<<<<

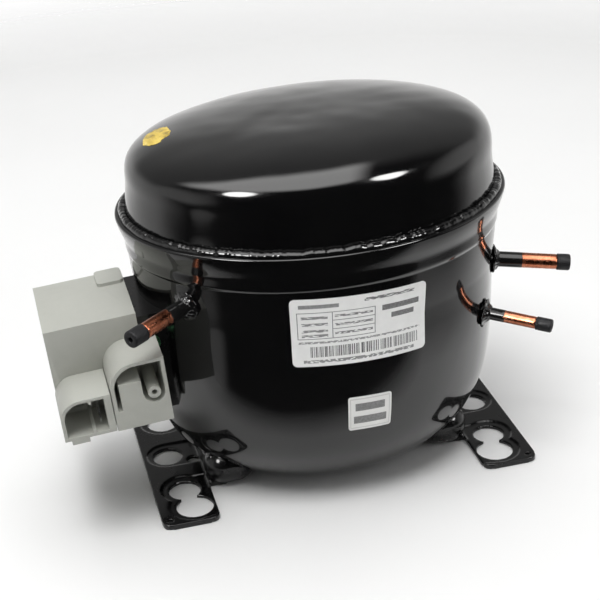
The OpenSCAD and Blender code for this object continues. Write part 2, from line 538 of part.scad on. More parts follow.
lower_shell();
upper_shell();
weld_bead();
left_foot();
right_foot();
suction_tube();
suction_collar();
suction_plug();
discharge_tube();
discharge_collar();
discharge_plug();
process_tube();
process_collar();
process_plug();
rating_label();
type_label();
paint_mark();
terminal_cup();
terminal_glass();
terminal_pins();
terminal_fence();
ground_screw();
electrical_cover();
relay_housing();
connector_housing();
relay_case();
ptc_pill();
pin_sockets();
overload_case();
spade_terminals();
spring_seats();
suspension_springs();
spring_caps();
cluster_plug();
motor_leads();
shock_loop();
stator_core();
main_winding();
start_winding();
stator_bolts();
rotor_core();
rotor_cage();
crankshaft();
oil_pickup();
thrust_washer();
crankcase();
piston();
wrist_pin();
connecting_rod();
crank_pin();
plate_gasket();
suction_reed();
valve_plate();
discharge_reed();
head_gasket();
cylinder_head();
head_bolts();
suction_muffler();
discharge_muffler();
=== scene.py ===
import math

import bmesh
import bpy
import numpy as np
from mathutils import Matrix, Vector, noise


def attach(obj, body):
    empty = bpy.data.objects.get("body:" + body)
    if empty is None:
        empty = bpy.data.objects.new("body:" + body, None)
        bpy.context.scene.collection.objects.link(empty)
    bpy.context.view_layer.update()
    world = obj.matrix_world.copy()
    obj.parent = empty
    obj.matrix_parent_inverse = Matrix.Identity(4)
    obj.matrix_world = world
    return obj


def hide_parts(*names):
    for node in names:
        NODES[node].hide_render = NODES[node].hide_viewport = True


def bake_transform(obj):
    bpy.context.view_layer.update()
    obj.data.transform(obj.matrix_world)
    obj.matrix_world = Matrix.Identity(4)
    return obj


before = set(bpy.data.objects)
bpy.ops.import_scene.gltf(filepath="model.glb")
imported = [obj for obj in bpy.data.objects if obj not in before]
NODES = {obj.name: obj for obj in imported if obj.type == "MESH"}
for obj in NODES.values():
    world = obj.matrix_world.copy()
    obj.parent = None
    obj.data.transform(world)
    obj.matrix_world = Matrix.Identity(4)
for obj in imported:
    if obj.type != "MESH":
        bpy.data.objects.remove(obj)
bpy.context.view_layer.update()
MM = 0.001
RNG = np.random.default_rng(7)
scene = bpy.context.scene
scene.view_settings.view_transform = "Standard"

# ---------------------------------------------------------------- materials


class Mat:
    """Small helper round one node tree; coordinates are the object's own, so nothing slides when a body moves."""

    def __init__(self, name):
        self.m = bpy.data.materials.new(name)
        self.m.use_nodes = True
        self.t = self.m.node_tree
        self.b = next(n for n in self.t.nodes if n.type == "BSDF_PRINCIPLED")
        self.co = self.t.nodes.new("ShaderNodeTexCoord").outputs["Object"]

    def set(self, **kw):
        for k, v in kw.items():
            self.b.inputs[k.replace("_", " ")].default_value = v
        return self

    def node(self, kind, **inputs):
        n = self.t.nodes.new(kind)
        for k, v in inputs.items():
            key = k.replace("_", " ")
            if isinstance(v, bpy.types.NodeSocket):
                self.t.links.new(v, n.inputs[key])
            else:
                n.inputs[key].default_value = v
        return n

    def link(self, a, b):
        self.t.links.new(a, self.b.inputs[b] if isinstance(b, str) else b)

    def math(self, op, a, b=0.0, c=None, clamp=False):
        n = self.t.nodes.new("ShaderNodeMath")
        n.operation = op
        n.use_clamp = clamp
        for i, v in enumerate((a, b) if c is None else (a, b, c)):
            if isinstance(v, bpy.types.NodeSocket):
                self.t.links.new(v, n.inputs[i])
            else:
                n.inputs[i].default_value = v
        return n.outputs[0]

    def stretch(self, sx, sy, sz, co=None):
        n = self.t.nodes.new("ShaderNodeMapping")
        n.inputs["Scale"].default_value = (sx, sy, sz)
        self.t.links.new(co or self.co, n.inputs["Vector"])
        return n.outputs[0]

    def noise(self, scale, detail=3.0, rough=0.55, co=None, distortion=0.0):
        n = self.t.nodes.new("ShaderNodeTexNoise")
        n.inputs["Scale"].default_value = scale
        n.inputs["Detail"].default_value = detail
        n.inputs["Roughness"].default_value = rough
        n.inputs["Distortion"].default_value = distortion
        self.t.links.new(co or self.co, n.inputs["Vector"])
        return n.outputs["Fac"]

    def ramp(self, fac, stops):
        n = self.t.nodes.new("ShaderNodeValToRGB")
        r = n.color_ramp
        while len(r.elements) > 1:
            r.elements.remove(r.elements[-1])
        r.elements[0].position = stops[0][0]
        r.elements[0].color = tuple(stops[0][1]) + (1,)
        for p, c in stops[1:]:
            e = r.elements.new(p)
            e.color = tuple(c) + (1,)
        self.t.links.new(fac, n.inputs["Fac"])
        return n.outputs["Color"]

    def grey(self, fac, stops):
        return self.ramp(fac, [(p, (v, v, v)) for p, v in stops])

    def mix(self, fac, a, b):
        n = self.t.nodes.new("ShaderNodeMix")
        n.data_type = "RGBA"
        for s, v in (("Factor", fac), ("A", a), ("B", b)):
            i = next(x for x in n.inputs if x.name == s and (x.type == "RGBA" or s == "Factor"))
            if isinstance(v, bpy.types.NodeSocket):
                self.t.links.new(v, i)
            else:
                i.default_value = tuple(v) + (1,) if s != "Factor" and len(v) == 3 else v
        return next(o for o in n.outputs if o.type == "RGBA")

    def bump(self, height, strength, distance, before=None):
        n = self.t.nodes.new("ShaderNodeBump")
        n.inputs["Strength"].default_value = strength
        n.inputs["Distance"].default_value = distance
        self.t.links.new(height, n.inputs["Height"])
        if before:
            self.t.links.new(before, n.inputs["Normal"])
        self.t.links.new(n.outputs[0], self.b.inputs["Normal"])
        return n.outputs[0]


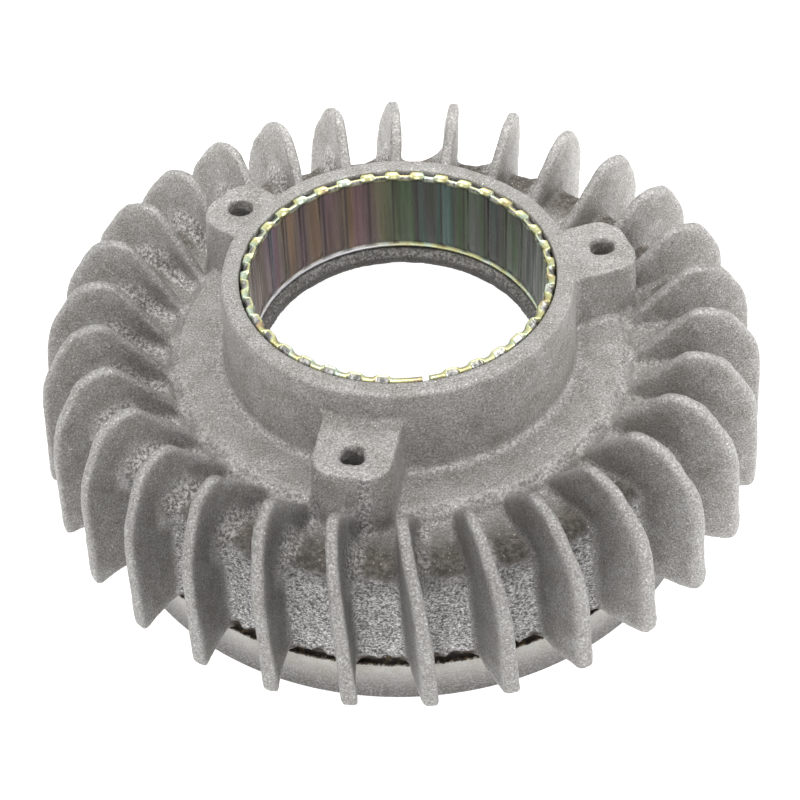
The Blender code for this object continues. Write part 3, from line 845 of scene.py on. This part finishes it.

>>>>

PROBLEM REQUIREMENTS —
Starting at the line that contains "spade_terminals();" and ending at the line that contains "imported = [obj", repeat each line exactly, both ends included, and nothing else.

ANSWER TO THE PROBLEM —
spade_terminals();
spring_seats();
suspension_springs();
spring_caps();
cluster_plug();
motor_leads();
shock_loop();
stator_core();
main_winding();
start_winding();
stator_bolts();
rotor_core();
rotor_cage();
crankshaft();
oil_pickup();
thrust_washer();
crankcase();
piston();
wrist_pin();
connecting_rod();
crank_pin();
plate_gasket();
suction_reed();
valve_plate();
discharge_reed();
head_gasket();
cylinder_head();
head_bolts();
suction_muffler();
discharge_muffler();
=== scene.py ===
import math

import bmesh
import bpy
import numpy as np
from mathutils import Matrix, Vector, noise


def attach(obj, body):
    empty = bpy.data.objects.get("body:" + body)
    if empty is None:
        empty = bpy.data.objects.new("body:" + body, None)
        bpy.context.scene.collection.objects.link(empty)
    bpy.context.view_layer.update()
    world = obj.matrix_world.copy()
    obj.parent = empty
    obj.matrix_parent_inverse = Matrix.Identity(4)
    obj.matrix_world = world
    return obj


def hide_parts(*names):
    for node in names:
        NODES[node].hide_render = NODES[node].hide_viewport = True


def bake_transform(obj):
    bpy.context.view_layer.update()
    obj.data.transform(obj.matrix_world)
    obj.matrix_world = Matrix.Identity(4)
    return obj


before = set(bpy.data.objects)
bpy.ops.import_scene.gltf(filepath="model.glb")
imported = [obj for obj in bpy.data.objects if obj not in before]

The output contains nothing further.